Of course, the minute that people decide that func *is* useful, then the security model becomes *extremely* important, and there's nothing fundamental to the func design that precludes this work later, AIUI.

Yes. Adding a lot of complexity too soon has killed many a project, and we are still in the early stages. That kind of thing can definitely be added later. And it's definitely important :)


* Another security concern - is the funcd on the clients trusted to
perform all of the actions? This will make it a huge target for attacks.
Could you instead exec helper applications? This would also allow you to
run the helper applications with lower privileges - either in an
specific selinux context, have it drop some capabilities before exec of
the script, or even as an unprivileged user.

Again: first let's validate that people find func (a) useful and (b) something they would want to extend with a community of modules. *Then* worry about things like "helper scripts with dropped privs." I think everyone's pretty well aware that, to start, func is nothing but a big ol' rootkit. *For now*, that's perfectly okay.


Fundamentally, anything that is remotely useful for systems control and management in this broad sort of way needs to have magic powers to be able to do what it needs to do.

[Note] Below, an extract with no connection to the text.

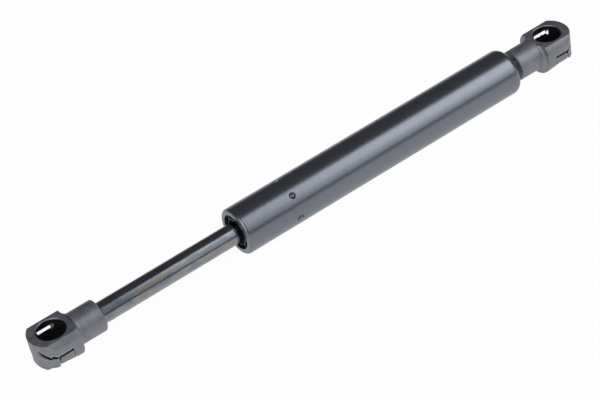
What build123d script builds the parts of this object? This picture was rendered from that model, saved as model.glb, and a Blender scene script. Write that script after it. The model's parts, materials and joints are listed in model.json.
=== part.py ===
from build123d import *
from math import radians, sqrt, tan
import os

os.makedirs("parts", exist_ok=True)

# Gas strut stay: a nitrogen-charged lift support with a composite ball socket at each end.
#
# Frame, in millimetres: the origin is the centre of the ball seat in the tube-end socket.
# X is the strut's own axis and points from the rod end to the tube end. Z is the way both
# socket mouths face. The strut is drawn fully extended, as its gas charge holds it.

# ---- strut ----
stroke = 55.0                   # travel of the rod into the tube
rod_reserve = 3.0               # rod still showing when it is fully in
running_clearance = 0.03        # radial, rod in its bush, seal and wiper
stop_gap = 0.3                  # piston stop to seal support at full extension
edge_radius = 0.3               # broken edges of turned and moulded pieces
soft_edge_radius = 0.4          # edges that meet the tube wall or the stop
fine_edge_radius = 0.15

# ---- pressure tube ----
tube_diameter = 18.0
tube_wall = 1.0
tube_length = 127.3
rim_lip_width = 2.25            # rolled edge over the rod guide
rim_thickness = 1.1
rim_roll_radius = 1.1
rim_lip_radius = 0.25
shoulder_radius = 3.0           # closed end
end_flat = 0.8                  # flat ring round the stud, inside the shoulder
end_thickness = 1.6
tube_end_gap = 2.4              # closed end to the neck of its socket

# ---- ring of punched dimples that holds the guide and seal package ----
dimple_inset = 22.1             # from the rolled rim
dimple_count = 6
dimple_first_angle = 12.4
dimple_diameter = 2.6
dimple_depth = 1.1
dimple_wall = 0.75
dimple_root = 0.5               # how far the bump reaches into the wall

# ---- end plug and stud ----
plug_length = 6.0
plug_clearance = 0.02
thread_diameter = 6.0
thread_chamfer = 0.4
thread_bottom_gap = 0.1         # stud end to the bottom of its hole
stud_head_rise = 2.0            # radial, beyond the shank
stud_head_thickness = 1.5

# ---- rod guide and seal package ----
package_clearance = 0.05        # radial, in the tube
guide_length = 9.5
guide_collar_rise = 0.6         # collar round the rod, proud of the guide's face
guide_collar_wall = 0.37
bush_wall = 0.7
bush_length = 6.6
bush_inset = 2.0
wiper_length = 1.6
wiper_wall = 0.9
wiper_lip_reach = 0.6           # lip in front of the wiper's body
wiper_lip_wall = 0.5
pocket_count = 9
pocket_inset = 0.25             # radial, inside the rolled edge
pocket_depth = 3.2
pocket_rib = 0.9
o_ring_section = 1.7
o_ring_groove_width = 2.2
o_ring_inset = 7.0              # groove centre, from the guide's face
washer_thickness = 1.0
washer_rod_clearance = 0.3
seal_length = 4.4
seal_groove_depth = 2.6
seal_groove_width = 1.2
seal_lip_length = 1.0
seal_lip_wall = 1.1
seal_lip_setback = 0.3
seal_back_clearance = 0.25
support_length = 5.1            # ends just short of the dimples
support_rod_clearance = 0.4
support_chamfer = 0.8

# ---- piston on the rod ----
rod_diameter = 8.0
rod_pin_diameter = 5.0
stop_collar_rise = 2.4          # radial, beyond the rod
stop_collar_length = 3.2
labyrinth_clearance = 0.5       # radial, in the tube
labyrinth_thickness = 1.2
labyrinth_groove_diameter = 10.4
labyrinth_groove_width = 1.0
labyrinth_groove_depth = 0.6
piston_length = 7.0
piston_clearance = 0.25
ring_width = 2.0
ring_section = 1.45
ring_tube_clearance = 0.05
ring_side_clearance = 0.2
ring_back_clearance = 0.2
ring_gap = 0.5
piston_port_count = 3
piston_port_diameter = 1.4
piston_port_circle = 9.6
back_washer_inset = 1.25        # radial, inside the piston's edge
back_washer_thickness = 1.2
rivet_head_rise = 1.3           # radial, beyond the pin
rivet_head_length = 1.6
rivet_radius = 0.5
rod_shoulder_radius = 0.2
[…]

So, as long as we have an uber-module (like command.py), having less restricted modules is kind of pointless.

One problem (not saying it's unsolveable) with splitting out things into helper apps is that you lose the ability of your program to do native exception handling (tracebacks all the way down) and you can't exchange variables without extra serialization. This complicates things and gets all enterprisey really fast. Again, I'm not saying we couldn't do it, but it smells of "big architecture" and I think we need to crush that impulse until we start to see how the community wants to use the project. Simplicity drives adoption and keeps developers happy.

The aforementioned SSH equivalency command module, which is pretty much required to make func usable around non-Python coders, needs to be able to do, arbitrary,
whatever it needs to do.

While we aren't a configuration management system, the same is true of things like cfengine that need to modify the system arbitrarily.

I think concentrating on the way we manage certs is fine, but the privelege level stuff needs to come from user demand from a community perspective, before we create
something too complicated to develop for.

My two cents on the simplicity goal, anyway...

I definitely understand the arguments in the "more secure" direction, I'm sure it will drift there, and it's a good conversation to have -- I'm just worried about the cost of that kind of system in our goals of being really simple architecturally and really easy for projects and people to get engaged with func.